The original Hawaii National Park that was established in 1916 included areas that later became Haleakala and Volcanoes national parks. Those two parks are represented the most in the exhibit, and artists from those two islands dominate, with 30 from Maui and 14 from Hawaii island. They are joined by 12 from Oahu, two from Kauai and 18 from other states.
Bangerter worked closely with Polly Angelakis, chief of interpretation at Haleakala National Park, in planning the exhibit. Angelakis also arranged for materials from the Haleakala archives to be displayed alongside the fine art.
Another favorite of the jurors — and the public — was Wilma Nakamura’s sentimental journey back to 1959.
Nakamura was 12 years old and growing up in Mountain View when Kilauea Iki began erupting and continued for five weeks, the fountain of lava sometimes shooting 1,900 feet in the air with hundreds of earthquakes a day.
“My perspective on life changed,” said Nakamura, who now lives in Keokea, Maui. “Pele was so sobering. We just lived with Pele, no one questioned her, she was just there. The ground we were standing on was created by Pele, and the ground could be taken away by Pele.”
Her mixed-media installation, “Gesture Tinged With Awe,” consists of 100 handmade postcards from her own photographs that are mounted, like a storyboard, on wooden ledges. The back of each postcard — complete with a copy of a 7-cent stamp and 1959 postmark — holds a message from Nakamura, each one a memory that helped shape the woman she would become.

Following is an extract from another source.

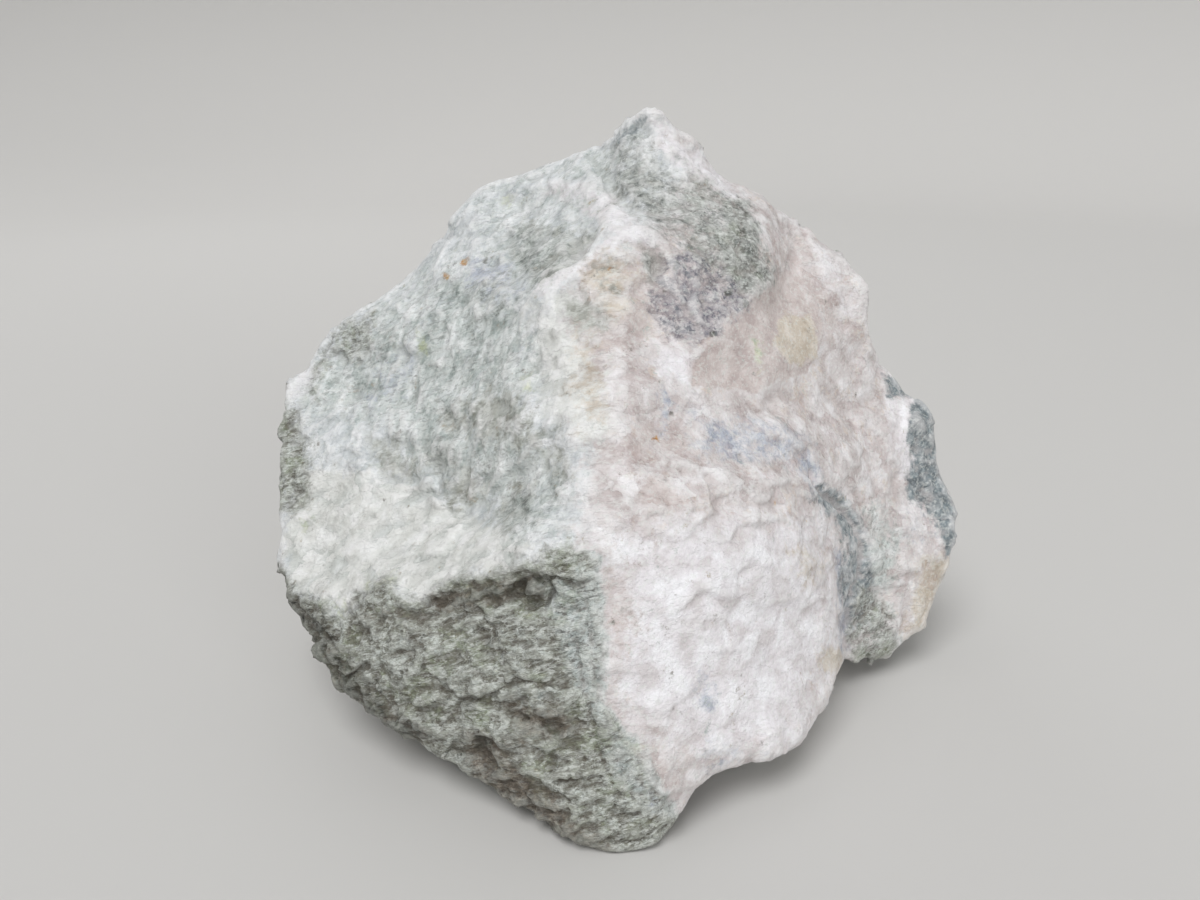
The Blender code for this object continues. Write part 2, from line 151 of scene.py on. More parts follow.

The public is encouraged to interact with Nakamura’s piece by picking up the postcards and reading them. Those vignettes from her young life become the art.
Nakamura’s work underlines the overall theme of the exhibit: While Hawaii’s national parks might have been established to preserve nature and history, it’s their relationship with the public that makes them special.